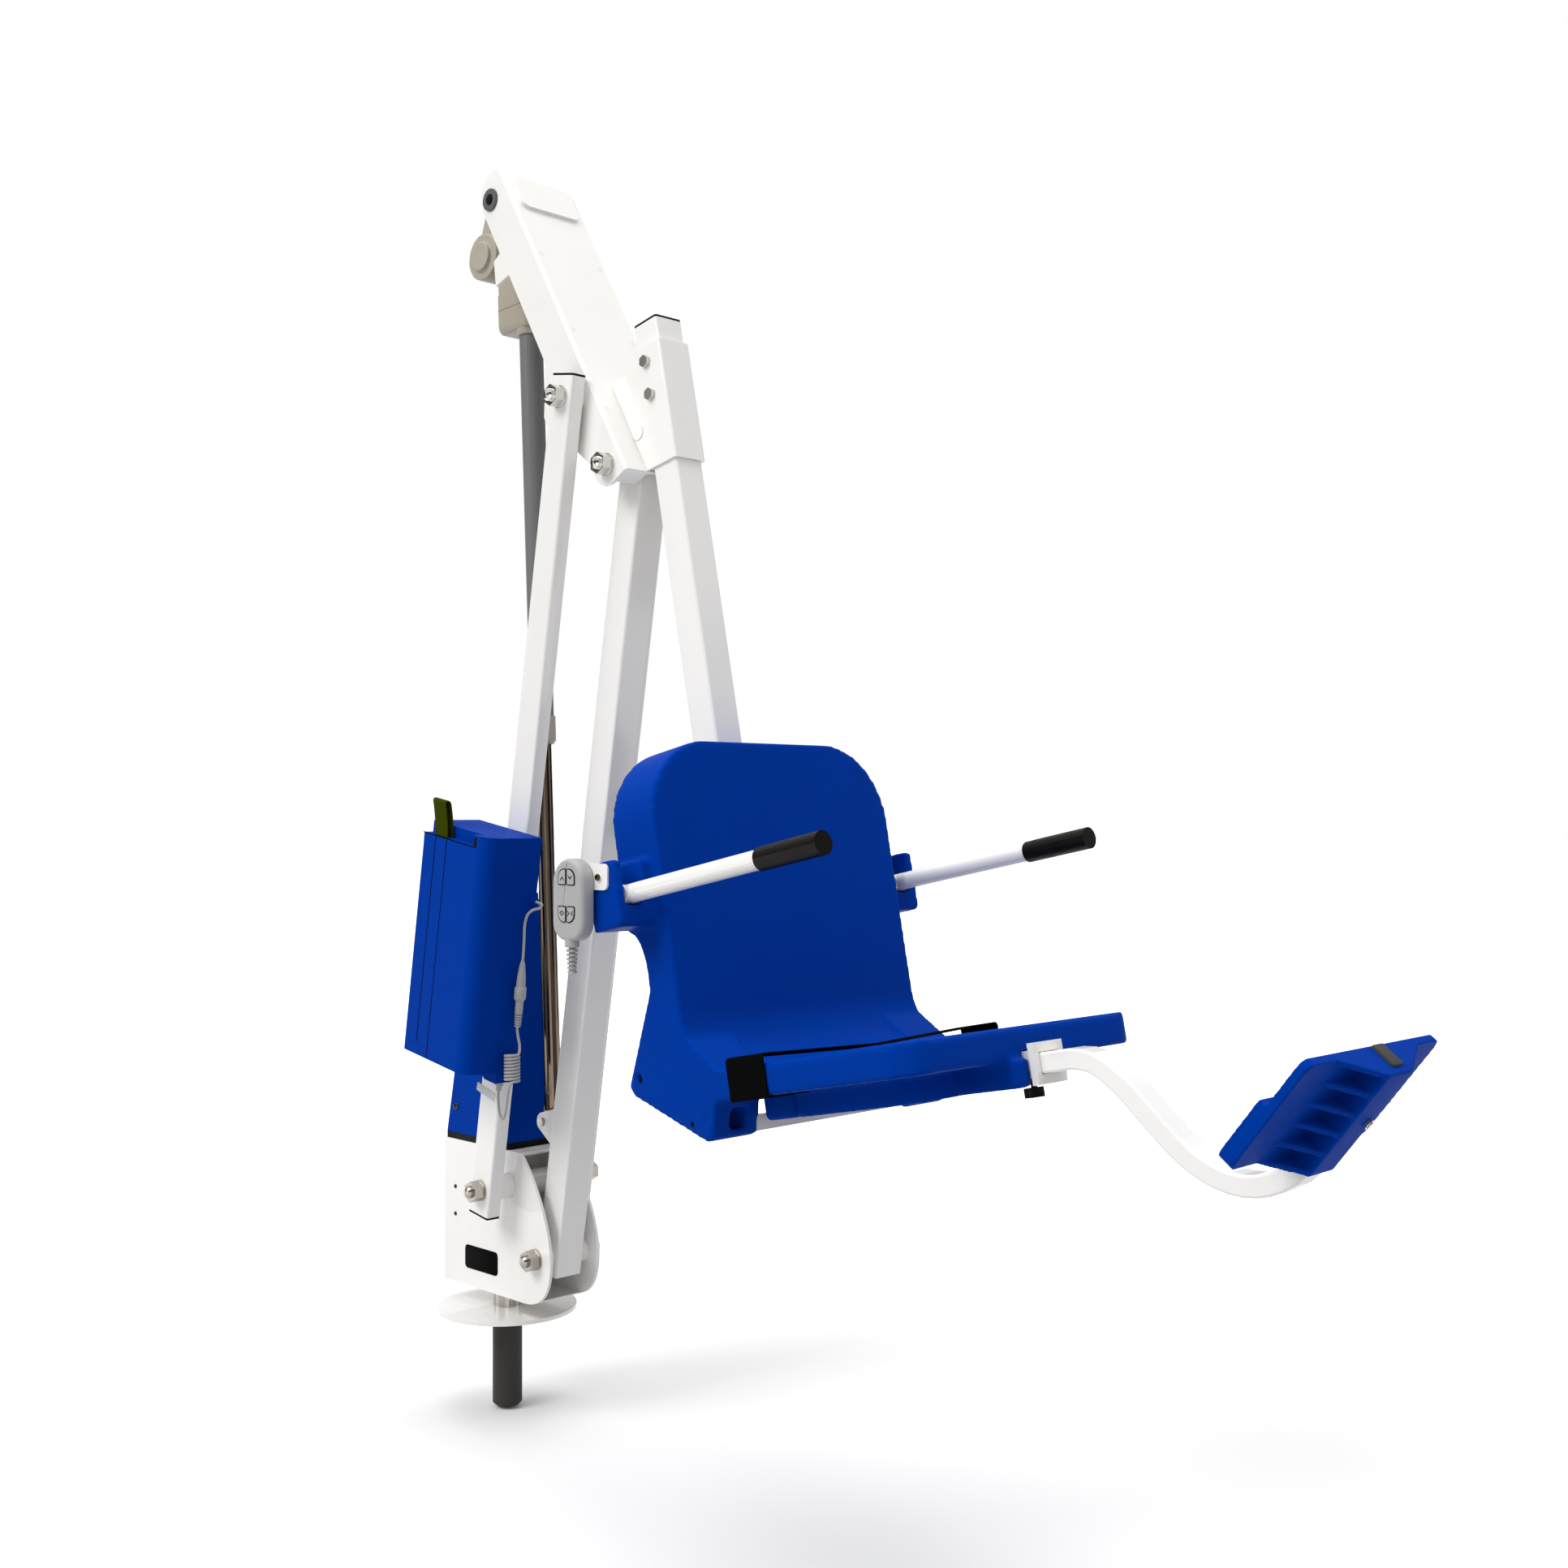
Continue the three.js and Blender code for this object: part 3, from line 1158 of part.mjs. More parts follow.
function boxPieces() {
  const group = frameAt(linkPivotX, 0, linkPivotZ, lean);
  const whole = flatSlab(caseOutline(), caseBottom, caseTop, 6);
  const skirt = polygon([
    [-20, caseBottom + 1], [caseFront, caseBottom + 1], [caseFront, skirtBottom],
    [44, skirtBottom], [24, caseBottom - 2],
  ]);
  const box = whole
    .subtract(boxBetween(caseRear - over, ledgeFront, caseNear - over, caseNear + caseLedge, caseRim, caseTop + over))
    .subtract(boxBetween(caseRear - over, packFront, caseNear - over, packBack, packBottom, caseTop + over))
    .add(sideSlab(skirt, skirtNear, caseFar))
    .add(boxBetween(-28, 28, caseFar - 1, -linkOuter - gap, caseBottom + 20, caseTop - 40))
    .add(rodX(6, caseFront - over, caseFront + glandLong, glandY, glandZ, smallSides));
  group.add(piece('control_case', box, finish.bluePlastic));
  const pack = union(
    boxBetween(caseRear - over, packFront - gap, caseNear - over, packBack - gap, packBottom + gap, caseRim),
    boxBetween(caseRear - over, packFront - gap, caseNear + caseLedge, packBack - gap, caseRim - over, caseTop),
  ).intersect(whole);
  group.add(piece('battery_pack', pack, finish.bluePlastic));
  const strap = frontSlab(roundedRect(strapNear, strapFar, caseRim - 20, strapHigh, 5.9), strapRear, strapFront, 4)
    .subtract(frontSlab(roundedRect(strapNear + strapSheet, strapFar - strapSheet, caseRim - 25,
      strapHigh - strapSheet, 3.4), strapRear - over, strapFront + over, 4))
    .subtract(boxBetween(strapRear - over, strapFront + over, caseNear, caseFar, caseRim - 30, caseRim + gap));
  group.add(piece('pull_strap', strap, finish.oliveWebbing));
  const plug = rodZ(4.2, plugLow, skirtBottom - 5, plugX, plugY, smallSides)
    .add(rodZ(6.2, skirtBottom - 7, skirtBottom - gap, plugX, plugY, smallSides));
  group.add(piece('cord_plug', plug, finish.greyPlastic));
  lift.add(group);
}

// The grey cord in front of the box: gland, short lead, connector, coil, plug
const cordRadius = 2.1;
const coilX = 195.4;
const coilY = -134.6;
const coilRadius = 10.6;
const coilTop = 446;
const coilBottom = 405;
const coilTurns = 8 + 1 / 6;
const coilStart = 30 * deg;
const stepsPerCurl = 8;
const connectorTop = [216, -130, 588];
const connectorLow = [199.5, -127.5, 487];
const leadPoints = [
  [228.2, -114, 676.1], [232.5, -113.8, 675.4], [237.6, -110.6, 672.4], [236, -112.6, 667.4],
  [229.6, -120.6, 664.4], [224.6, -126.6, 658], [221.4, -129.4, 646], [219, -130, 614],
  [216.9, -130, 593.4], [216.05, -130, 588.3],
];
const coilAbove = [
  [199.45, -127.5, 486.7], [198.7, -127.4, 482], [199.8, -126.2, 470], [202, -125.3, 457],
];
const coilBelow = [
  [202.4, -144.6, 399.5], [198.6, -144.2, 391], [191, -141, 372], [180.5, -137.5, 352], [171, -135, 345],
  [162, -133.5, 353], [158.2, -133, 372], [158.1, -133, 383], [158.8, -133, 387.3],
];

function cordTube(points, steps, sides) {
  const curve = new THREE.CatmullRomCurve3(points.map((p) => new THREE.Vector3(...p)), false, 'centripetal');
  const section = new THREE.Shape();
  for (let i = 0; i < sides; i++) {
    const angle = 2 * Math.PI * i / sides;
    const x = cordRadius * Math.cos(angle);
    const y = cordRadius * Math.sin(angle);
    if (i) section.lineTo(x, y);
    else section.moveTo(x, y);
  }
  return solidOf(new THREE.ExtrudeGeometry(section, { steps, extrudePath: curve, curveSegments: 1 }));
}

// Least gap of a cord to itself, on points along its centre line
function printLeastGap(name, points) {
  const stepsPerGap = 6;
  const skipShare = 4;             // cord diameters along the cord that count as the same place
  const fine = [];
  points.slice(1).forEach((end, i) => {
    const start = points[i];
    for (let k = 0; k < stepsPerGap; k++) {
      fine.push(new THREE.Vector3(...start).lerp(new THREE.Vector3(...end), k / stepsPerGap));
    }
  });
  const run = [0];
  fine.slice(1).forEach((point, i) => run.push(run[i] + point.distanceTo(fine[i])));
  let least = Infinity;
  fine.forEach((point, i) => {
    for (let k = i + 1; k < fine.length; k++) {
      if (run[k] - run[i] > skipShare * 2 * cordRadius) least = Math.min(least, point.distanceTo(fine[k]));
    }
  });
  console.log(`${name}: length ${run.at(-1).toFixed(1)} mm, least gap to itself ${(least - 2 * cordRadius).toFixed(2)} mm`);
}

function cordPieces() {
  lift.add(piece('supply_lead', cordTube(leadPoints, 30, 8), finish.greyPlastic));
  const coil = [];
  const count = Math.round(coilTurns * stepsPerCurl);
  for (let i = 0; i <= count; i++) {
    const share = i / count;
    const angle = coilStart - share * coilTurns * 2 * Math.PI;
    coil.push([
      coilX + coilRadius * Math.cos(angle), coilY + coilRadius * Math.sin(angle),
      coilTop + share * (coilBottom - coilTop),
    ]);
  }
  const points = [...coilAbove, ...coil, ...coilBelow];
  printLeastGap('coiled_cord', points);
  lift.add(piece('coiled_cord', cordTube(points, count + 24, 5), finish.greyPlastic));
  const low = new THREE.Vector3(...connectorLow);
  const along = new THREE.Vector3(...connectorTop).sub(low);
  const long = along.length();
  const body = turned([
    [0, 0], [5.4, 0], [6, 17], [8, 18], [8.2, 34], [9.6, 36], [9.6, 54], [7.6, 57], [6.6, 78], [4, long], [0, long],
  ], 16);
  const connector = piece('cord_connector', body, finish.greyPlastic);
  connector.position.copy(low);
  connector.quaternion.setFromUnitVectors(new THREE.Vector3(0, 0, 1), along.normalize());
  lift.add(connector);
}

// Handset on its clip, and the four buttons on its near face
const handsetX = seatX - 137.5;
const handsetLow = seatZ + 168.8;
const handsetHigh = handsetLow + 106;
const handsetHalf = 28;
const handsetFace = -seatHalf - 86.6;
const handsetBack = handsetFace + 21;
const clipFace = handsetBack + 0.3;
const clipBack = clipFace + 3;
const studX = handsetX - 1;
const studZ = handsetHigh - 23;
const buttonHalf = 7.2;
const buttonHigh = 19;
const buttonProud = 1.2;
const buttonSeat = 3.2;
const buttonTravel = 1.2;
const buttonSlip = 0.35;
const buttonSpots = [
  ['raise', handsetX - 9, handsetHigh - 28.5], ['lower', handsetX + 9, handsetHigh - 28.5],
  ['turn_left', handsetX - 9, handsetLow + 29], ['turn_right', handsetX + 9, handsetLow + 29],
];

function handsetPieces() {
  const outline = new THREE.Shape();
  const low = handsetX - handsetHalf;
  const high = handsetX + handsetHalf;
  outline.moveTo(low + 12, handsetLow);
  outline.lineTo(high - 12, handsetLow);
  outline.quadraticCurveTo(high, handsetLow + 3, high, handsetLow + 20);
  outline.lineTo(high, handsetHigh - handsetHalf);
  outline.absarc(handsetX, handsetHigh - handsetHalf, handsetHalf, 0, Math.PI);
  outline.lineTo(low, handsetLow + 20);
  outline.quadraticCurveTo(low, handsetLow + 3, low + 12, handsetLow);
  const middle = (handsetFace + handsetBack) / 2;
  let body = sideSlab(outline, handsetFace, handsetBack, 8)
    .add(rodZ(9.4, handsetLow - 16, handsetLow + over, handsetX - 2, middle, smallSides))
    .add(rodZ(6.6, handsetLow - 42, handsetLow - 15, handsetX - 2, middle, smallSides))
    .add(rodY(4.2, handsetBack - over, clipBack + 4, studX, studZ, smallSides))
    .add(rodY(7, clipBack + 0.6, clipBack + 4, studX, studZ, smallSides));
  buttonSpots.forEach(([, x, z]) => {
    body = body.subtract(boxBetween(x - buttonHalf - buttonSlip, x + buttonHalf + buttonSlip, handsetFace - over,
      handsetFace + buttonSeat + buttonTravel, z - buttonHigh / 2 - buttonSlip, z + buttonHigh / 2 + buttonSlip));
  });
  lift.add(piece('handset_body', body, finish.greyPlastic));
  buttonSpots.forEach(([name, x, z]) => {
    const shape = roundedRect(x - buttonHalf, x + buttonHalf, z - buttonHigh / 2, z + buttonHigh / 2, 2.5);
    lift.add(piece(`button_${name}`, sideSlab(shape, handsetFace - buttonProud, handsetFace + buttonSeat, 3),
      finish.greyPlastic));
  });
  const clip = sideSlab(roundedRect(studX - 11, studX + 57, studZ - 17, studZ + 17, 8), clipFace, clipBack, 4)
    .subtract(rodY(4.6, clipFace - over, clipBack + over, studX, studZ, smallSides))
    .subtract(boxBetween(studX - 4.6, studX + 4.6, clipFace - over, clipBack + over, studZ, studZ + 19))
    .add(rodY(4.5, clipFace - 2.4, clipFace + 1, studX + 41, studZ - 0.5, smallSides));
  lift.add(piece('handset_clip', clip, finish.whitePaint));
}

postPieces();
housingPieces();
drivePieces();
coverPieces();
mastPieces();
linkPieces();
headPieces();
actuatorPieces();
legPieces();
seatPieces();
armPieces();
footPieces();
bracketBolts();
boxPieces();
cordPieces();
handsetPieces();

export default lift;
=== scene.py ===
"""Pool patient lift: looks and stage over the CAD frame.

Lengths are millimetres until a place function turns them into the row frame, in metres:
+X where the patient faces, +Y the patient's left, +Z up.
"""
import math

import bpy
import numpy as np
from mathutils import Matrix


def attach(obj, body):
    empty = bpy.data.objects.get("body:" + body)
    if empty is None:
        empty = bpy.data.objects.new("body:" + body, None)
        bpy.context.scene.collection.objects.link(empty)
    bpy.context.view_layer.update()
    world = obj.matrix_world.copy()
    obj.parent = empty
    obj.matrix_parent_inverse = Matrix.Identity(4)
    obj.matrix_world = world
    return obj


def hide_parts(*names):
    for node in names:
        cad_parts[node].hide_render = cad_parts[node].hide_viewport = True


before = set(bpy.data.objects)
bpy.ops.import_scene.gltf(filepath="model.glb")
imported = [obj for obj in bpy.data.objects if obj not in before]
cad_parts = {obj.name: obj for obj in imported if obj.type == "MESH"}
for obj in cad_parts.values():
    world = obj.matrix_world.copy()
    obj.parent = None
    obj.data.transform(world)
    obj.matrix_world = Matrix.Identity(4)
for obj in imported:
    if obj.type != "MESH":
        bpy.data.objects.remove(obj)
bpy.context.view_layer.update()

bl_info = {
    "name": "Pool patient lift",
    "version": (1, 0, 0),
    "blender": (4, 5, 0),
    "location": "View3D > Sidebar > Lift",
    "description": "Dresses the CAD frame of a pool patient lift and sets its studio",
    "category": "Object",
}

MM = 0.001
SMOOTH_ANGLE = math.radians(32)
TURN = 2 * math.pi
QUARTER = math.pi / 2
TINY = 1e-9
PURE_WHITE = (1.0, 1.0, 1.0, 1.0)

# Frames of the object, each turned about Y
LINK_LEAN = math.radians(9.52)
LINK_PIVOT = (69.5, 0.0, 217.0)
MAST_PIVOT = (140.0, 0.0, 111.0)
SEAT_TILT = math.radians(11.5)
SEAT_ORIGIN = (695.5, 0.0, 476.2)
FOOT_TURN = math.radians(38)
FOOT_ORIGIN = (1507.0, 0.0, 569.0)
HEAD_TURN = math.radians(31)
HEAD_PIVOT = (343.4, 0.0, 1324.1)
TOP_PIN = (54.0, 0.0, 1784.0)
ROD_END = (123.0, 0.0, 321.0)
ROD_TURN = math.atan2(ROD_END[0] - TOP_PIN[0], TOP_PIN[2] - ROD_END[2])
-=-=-
What needs to be done -
Provide an exact reproduction of only those lines that start at the line containing "before = set(bpy.data.objects)" and end at the line containing "PURE_WHITE = (1.0, 1.0, 1.0, 1.0)", inclusive.

Task result -
before = set(bpy.data.objects)
bpy.ops.import_scene.gltf(filepath="model.glb")
imported = [obj for obj in bpy.data.objects if obj not in before]
cad_parts = {obj.name: obj for obj in imported if obj.type == "MESH"}
for obj in cad_parts.values():
    world = obj.matrix_world.copy()
    obj.parent = None
    obj.data.transform(world)
    obj.matrix_world = Matrix.Identity(4)
for obj in imported:
    if obj.type != "MESH":
        bpy.data.objects.remove(obj)
bpy.context.view_layer.update()

bl_info = {
    "name": "Pool patient lift",
    "version": (1, 0, 0),
    "blender": (4, 5, 0),
    "location": "View3D > Sidebar > Lift",
    "description": "Dresses the CAD frame of a pool patient lift and sets its studio",
    "category": "Object",
}

MM = 0.001
SMOOTH_ANGLE = math.radians(32)
TURN = 2 * math.pi
QUARTER = math.pi / 2
TINY = 1e-9
PURE_WHITE = (1.0, 1.0, 1.0, 1.0)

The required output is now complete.